_SET PROBLEM_:
Return, exactly as written, every line from the first line of the data below through the line that contains "FOOT_GILT_TO = 2.95".
::::::::::
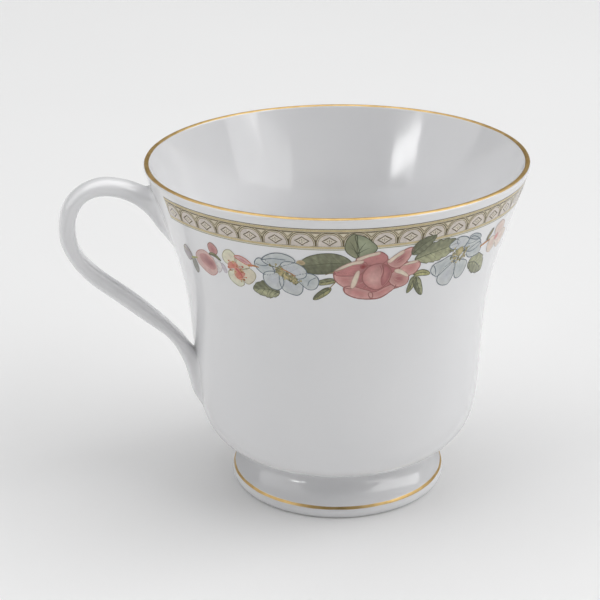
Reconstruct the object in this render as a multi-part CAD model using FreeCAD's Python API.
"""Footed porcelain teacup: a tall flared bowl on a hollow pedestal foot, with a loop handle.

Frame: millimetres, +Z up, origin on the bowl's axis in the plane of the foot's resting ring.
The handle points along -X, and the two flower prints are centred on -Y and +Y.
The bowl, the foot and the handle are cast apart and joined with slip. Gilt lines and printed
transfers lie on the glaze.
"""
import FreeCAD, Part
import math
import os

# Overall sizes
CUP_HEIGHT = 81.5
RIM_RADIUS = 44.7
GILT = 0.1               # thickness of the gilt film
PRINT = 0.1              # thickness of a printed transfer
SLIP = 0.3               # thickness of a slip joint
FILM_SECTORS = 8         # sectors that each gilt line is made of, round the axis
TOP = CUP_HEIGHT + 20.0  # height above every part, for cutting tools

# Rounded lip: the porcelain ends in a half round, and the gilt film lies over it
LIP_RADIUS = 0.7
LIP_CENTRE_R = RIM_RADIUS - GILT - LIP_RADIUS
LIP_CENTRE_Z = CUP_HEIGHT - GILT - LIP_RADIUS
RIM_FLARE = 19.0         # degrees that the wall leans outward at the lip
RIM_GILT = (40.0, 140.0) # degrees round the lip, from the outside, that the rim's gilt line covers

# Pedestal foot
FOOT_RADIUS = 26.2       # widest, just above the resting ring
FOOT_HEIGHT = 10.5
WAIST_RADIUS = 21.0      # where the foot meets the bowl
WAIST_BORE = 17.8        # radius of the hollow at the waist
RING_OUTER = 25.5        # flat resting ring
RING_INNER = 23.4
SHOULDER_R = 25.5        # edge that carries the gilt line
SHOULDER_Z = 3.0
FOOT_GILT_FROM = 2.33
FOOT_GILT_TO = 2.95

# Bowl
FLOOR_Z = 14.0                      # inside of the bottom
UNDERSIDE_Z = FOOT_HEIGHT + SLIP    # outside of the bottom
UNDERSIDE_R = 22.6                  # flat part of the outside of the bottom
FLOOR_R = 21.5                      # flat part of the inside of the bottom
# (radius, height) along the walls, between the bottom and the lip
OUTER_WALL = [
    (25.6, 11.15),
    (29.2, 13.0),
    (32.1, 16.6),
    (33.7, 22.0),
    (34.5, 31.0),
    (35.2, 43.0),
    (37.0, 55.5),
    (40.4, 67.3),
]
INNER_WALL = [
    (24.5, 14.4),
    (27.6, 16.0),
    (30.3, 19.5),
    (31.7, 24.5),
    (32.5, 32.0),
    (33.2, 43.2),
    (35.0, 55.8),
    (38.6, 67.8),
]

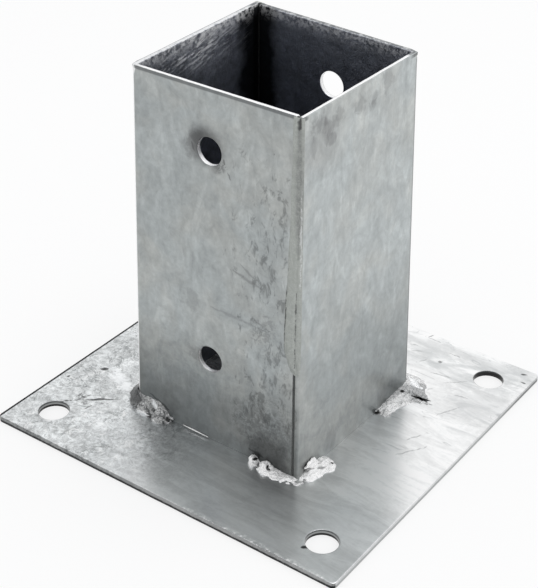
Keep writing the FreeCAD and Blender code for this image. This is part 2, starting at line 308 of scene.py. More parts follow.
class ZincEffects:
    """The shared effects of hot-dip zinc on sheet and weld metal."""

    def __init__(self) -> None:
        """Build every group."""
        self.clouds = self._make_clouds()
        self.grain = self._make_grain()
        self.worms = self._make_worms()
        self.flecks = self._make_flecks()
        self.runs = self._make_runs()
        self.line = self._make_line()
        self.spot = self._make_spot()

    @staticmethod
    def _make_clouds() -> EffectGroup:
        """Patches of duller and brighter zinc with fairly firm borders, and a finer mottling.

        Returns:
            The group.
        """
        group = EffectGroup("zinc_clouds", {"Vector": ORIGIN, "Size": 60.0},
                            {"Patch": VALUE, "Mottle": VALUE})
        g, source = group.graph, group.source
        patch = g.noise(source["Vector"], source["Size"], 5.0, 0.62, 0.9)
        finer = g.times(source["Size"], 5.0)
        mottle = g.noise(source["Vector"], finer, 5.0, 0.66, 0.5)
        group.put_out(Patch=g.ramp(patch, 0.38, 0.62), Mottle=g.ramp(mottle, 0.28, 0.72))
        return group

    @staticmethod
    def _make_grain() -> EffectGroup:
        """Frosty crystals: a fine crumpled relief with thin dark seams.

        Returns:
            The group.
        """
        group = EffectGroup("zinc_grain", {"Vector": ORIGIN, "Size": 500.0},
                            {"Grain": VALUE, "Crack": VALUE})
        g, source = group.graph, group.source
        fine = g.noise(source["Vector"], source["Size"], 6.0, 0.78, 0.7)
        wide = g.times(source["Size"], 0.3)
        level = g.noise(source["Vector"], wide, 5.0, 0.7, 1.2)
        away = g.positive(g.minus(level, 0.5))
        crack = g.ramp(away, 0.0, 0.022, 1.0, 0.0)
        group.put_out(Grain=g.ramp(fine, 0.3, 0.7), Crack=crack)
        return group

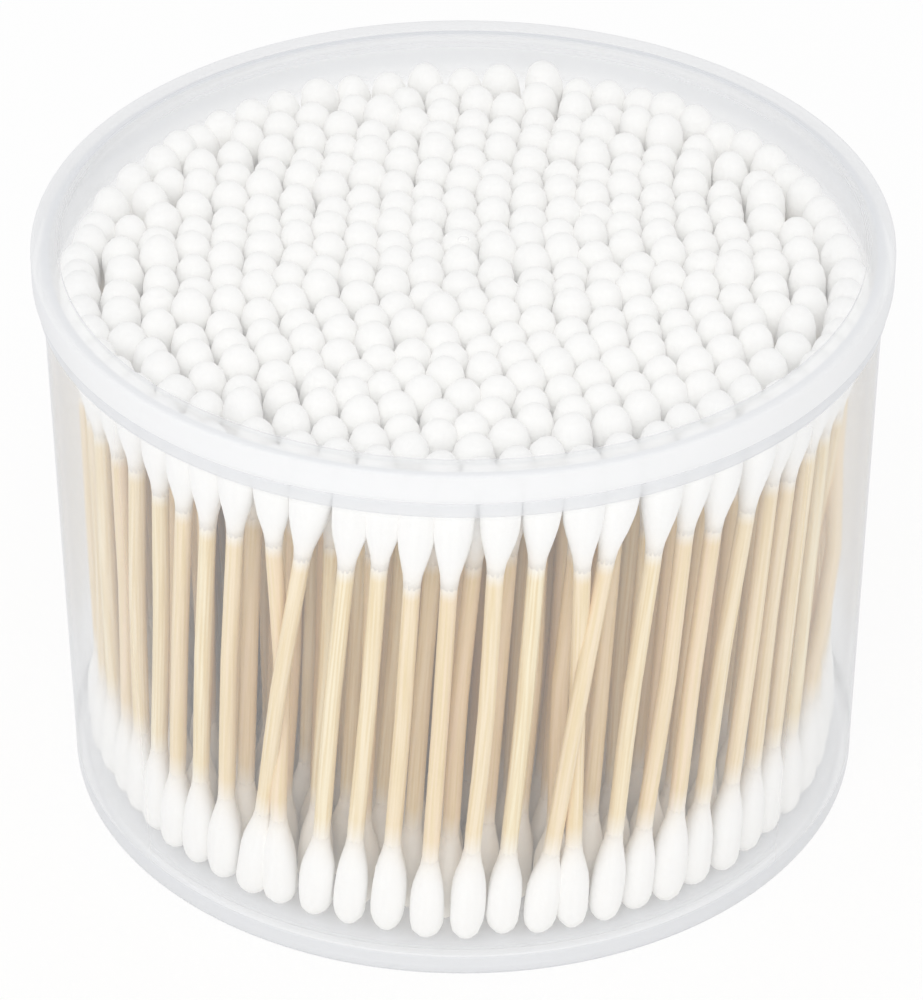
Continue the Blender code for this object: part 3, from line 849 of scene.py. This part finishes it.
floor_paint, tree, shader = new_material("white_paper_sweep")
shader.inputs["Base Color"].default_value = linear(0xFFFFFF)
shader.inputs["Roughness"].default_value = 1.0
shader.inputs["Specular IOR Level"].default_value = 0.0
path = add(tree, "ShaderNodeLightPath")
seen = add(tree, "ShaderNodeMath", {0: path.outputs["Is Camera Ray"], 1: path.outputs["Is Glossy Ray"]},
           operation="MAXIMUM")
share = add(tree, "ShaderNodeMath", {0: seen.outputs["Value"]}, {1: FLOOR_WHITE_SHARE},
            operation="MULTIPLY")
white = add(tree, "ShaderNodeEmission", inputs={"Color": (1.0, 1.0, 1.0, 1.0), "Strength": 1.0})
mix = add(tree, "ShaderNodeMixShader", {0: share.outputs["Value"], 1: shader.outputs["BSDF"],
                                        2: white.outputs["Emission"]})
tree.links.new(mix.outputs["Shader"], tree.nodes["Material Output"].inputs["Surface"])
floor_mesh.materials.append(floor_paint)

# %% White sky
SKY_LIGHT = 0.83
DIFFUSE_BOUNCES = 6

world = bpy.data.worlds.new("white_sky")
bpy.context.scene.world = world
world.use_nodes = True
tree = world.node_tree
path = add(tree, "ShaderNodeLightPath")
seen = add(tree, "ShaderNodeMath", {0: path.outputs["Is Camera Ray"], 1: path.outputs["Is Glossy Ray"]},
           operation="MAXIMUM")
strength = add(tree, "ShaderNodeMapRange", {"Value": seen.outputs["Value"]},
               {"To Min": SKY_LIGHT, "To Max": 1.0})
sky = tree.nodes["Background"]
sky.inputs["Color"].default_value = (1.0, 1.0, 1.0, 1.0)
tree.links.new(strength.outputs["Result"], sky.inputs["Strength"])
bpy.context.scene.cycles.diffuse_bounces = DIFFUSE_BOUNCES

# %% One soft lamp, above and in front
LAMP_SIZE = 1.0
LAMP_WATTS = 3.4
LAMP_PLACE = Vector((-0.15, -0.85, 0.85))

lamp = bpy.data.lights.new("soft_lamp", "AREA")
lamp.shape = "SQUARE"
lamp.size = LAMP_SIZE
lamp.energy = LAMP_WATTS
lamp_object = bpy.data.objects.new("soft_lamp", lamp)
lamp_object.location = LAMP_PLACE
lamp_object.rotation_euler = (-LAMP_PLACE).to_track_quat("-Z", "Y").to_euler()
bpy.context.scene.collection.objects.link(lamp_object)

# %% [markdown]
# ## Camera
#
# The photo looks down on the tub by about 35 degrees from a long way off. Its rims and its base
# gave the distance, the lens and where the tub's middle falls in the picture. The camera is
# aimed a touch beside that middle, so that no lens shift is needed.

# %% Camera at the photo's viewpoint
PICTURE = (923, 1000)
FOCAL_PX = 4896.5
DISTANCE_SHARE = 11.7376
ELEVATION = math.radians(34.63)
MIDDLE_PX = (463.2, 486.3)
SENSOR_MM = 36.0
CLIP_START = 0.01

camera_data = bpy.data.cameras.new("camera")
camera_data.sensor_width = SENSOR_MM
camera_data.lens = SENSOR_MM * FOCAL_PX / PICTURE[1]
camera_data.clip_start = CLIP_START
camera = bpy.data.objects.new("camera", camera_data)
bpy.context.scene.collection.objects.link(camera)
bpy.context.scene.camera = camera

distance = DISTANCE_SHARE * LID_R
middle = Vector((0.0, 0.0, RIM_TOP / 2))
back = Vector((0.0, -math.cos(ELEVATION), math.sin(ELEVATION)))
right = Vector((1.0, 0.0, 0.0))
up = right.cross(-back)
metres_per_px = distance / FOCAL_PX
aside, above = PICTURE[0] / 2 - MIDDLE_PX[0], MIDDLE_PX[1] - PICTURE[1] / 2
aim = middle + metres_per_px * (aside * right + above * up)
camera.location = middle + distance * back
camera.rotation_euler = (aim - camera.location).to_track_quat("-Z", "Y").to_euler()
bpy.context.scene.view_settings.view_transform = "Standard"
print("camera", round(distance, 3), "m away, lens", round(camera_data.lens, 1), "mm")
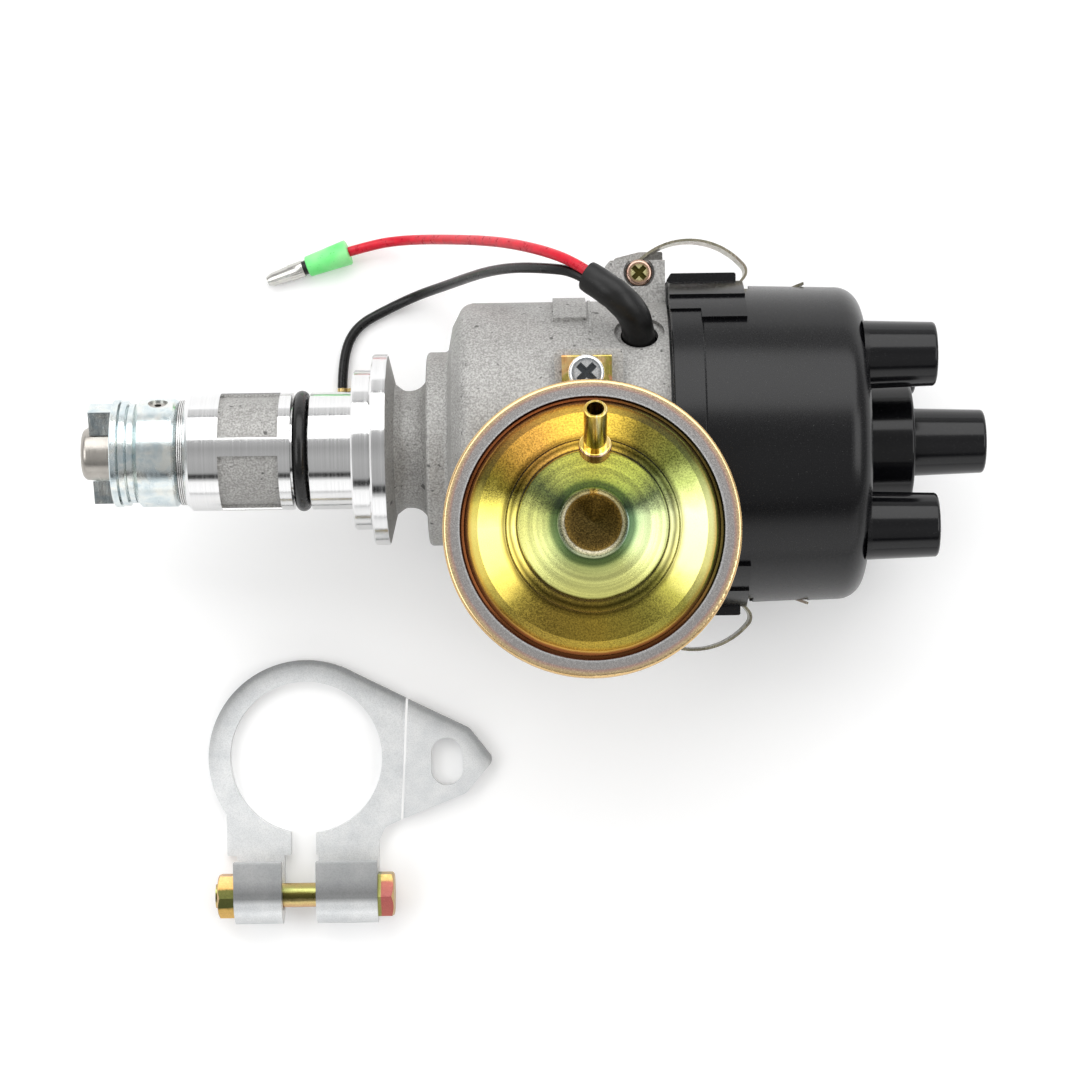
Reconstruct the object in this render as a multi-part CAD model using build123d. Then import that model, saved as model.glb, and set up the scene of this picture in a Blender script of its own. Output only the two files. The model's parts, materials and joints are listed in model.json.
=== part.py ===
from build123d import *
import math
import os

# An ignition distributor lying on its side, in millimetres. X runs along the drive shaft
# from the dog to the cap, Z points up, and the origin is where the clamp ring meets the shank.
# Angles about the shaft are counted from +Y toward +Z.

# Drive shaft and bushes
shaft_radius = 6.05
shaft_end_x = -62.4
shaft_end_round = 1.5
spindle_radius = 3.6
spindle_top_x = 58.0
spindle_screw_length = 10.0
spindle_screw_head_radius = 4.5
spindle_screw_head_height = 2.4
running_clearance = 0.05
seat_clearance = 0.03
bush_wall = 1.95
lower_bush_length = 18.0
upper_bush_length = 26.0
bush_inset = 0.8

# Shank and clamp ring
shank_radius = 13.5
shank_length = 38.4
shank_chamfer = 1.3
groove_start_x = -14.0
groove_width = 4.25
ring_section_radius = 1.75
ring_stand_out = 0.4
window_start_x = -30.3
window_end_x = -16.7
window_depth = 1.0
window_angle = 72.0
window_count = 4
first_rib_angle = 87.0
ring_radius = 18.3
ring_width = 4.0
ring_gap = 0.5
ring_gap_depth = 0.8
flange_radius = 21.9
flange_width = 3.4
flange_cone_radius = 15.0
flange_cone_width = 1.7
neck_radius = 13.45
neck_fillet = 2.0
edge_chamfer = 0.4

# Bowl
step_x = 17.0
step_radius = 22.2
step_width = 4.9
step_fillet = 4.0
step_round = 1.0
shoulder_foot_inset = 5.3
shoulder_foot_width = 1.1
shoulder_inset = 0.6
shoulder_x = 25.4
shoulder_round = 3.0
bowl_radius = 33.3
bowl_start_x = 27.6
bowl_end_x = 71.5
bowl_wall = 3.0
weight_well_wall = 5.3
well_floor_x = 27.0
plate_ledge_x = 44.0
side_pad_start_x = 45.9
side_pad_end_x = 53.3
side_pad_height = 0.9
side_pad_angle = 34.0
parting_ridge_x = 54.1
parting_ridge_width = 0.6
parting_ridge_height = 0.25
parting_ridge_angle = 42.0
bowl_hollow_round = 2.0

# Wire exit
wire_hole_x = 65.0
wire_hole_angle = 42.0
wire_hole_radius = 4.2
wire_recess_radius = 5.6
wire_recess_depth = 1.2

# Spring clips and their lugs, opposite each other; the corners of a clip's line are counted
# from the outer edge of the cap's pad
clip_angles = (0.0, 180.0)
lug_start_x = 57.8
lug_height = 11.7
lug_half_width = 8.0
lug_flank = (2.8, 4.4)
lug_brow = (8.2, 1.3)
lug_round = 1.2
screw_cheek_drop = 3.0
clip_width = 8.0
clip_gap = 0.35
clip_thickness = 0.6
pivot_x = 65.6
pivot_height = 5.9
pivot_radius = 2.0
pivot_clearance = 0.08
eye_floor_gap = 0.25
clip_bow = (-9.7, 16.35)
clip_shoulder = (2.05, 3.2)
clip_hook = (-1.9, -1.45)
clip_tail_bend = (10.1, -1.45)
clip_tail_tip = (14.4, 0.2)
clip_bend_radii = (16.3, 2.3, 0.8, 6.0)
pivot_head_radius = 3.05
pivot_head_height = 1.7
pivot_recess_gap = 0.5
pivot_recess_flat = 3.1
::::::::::
_WRITTEN RESPONSE_:
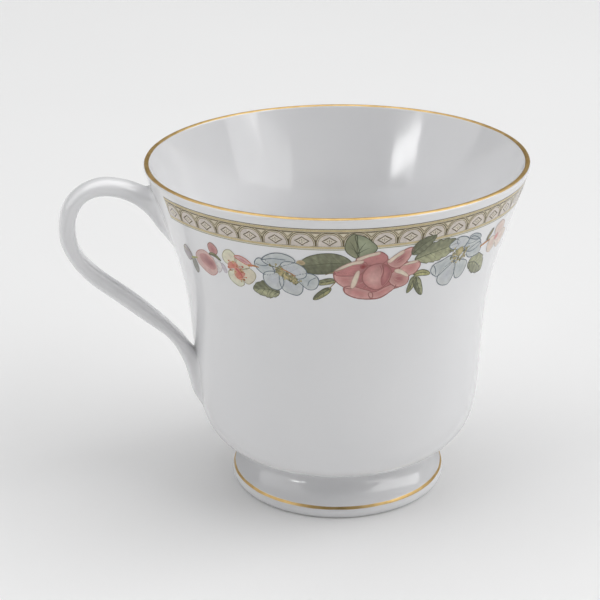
Reconstruct the object in this render as a multi-part CAD model using FreeCAD's Python API.
"""Footed porcelain teacup: a tall flared bowl on a hollow pedestal foot, with a loop handle.

Frame: millimetres, +Z up, origin on the bowl's axis in the plane of the foot's resting ring.
The handle points along -X, and the two flower prints are centred on -Y and +Y.
The bowl, the foot and the handle are cast apart and joined with slip. Gilt lines and printed
transfers lie on the glaze.
"""
import FreeCAD, Part
import math
import os

# Overall sizes
CUP_HEIGHT = 81.5
RIM_RADIUS = 44.7
GILT = 0.1               # thickness of the gilt film
PRINT = 0.1              # thickness of a printed transfer
SLIP = 0.3               # thickness of a slip joint
FILM_SECTORS = 8         # sectors that each gilt line is made of, round the axis
TOP = CUP_HEIGHT + 20.0  # height above every part, for cutting tools

# Rounded lip: the porcelain ends in a half round, and the gilt film lies over it
LIP_RADIUS = 0.7
LIP_CENTRE_R = RIM_RADIUS - GILT - LIP_RADIUS
LIP_CENTRE_Z = CUP_HEIGHT - GILT - LIP_RADIUS
RIM_FLARE = 19.0         # degrees that the wall leans outward at the lip
RIM_GILT = (40.0, 140.0) # degrees round the lip, from the outside, that the rim's gilt line covers

# Pedestal foot
FOOT_RADIUS = 26.2       # widest, just above the resting ring
FOOT_HEIGHT = 10.5
WAIST_RADIUS = 21.0      # where the foot meets the bowl
WAIST_BORE = 17.8        # radius of the hollow at the waist
RING_OUTER = 25.5        # flat resting ring
RING_INNER = 23.4
SHOULDER_R = 25.5        # edge that carries the gilt line
SHOULDER_Z = 3.0
FOOT_GILT_FROM = 2.33
FOOT_GILT_TO = 2.95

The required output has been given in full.